◆ Problem details
Extract all lines in the data that contain the word "part".

◆ Dataset section
※ ※ ※
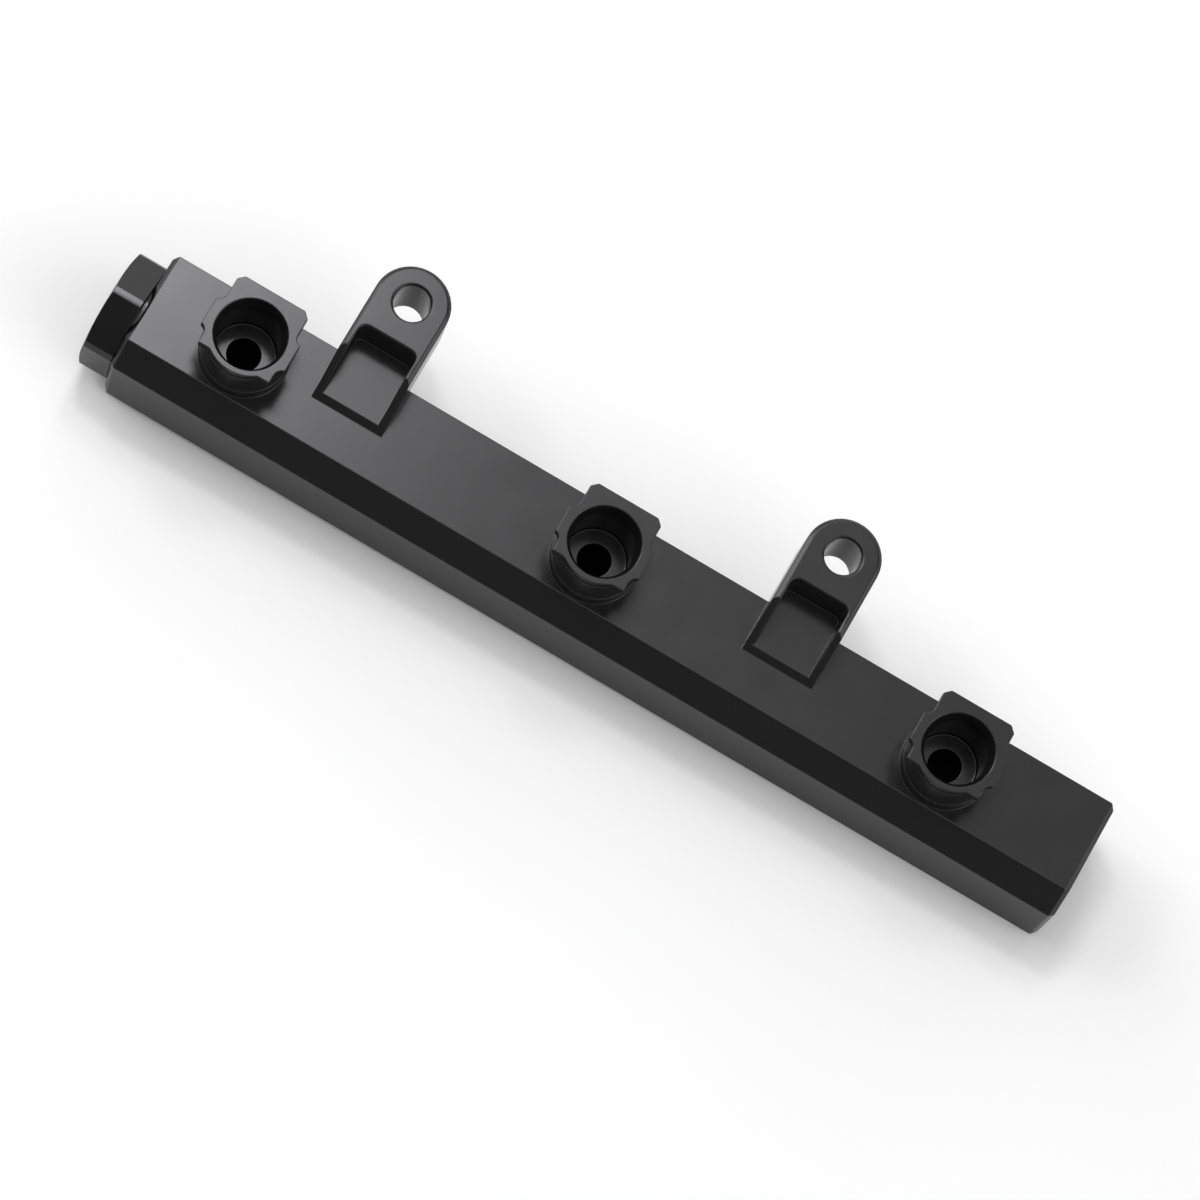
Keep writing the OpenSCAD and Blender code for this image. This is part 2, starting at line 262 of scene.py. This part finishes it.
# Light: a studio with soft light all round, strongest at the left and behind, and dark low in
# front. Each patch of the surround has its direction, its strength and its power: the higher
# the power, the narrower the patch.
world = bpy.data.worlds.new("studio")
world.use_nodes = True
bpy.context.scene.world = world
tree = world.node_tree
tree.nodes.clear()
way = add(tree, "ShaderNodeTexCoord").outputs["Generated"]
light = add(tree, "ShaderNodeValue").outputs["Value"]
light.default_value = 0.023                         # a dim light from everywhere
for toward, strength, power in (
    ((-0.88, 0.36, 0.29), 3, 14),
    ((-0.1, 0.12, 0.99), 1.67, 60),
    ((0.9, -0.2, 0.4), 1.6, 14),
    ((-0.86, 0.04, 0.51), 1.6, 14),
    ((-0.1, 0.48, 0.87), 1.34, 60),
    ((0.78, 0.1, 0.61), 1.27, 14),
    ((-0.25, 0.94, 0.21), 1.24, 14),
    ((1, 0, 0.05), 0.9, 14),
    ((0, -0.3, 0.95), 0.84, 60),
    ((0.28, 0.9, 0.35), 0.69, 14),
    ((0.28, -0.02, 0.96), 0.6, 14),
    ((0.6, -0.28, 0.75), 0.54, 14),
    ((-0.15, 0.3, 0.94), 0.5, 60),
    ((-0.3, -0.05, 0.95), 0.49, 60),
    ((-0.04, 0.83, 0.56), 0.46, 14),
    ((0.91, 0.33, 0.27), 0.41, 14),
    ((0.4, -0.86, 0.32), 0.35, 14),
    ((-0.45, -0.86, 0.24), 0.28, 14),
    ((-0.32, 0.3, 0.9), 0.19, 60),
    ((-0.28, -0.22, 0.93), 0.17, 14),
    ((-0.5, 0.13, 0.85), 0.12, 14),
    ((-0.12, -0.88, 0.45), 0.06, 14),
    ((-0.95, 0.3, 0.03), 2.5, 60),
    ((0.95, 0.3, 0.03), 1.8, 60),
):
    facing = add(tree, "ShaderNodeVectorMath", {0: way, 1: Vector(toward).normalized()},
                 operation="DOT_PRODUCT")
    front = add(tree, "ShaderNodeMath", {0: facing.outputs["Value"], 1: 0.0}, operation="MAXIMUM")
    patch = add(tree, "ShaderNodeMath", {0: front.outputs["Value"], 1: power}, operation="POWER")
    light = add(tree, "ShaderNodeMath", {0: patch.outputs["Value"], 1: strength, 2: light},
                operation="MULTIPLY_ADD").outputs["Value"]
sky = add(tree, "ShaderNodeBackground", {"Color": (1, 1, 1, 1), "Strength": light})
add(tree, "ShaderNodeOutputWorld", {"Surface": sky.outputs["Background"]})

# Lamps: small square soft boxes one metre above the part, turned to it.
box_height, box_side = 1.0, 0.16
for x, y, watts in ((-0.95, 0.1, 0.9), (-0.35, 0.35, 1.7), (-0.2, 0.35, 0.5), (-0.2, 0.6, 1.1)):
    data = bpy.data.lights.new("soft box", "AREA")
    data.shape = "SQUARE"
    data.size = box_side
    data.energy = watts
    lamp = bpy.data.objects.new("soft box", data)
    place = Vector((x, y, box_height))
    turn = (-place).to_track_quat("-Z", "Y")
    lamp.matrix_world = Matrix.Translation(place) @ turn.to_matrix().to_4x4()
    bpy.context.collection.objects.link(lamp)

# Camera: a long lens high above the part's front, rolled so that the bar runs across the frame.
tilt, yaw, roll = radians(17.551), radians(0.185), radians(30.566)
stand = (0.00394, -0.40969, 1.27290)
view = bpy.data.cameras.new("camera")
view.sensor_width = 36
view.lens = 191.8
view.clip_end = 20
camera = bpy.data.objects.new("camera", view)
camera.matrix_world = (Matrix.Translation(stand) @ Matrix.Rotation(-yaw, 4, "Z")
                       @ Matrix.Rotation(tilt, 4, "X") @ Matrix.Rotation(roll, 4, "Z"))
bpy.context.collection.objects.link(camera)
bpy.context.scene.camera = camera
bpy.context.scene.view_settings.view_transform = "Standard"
※ ※ ※
◆ Written solution
Keep writing the OpenSCAD and Blender code for this image. This is part 2, starting at line 262 of scene.py. This part finishes it.
# Lamps: small square soft boxes one metre above the part, turned to it.
# Camera: a long lens high above the part's front, rolled so that the bar runs across the frame.